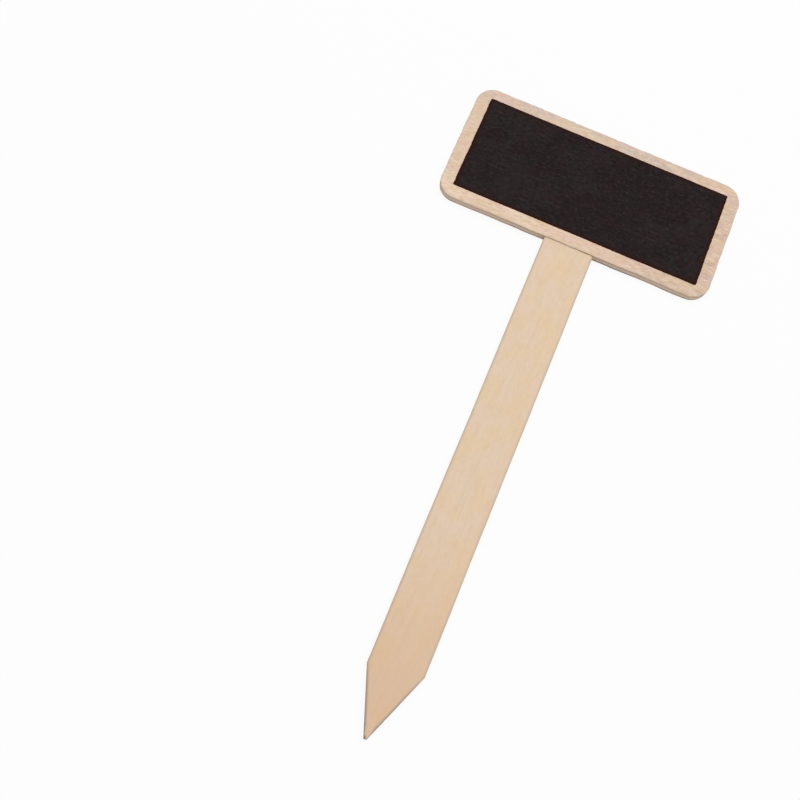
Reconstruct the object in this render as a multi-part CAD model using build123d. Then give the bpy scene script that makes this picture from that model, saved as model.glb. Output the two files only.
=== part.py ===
from build123d import *
import os

# Plant label stake: a rounded head of glued wooden layers, with a black writing panel on its
# face, on a flat pointed stake whose end is glued into a slot in the head's core.
# It lies on its back. +X runs along the head, +Y from the point to the head, and +Z out of
# the writing face. The origin is on the surface it lies on, at the middle of its outline.

# Head, seen from the front
HEAD_WIDTH = 100.0
HEAD_HEIGHT = 46.0
HEAD_CORNER_RADIUS = 6.5

# Head layers, from the back to the face
VENEER_THICKNESS = 0.45
GLUE_THICKNESS = 0.1
PAINT_THICKNESS = 0.1

# Sanded arris round the outside of each veneer
HEAD_ARRIS_RADIUS = 0.2

# Bare wood left round the painted panel
PANEL_SIDE_BORDER = 4.8
PANEL_UPPER_BORDER = 4.0
PANEL_LOWER_BORDER = 4.6
PANEL_CORNER_RADIUS = 0.7

# Stake: a flat stick, as thick as the core that it is let into, with its free length below
# the head and its point within that length
STAKE_WIDTH = 18.0
STAKE_THICKNESS = 2.2
STAKE_FREE_LENGTH = 176.0
POINT_LENGTH = 22.0
TIP_FLAT = 1.0
STAKE_ARRIS_RADIUS = 0.25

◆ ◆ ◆

Exercise instructions
Provide only the count of lines in the material above that hold the word "from".

Exercise response
5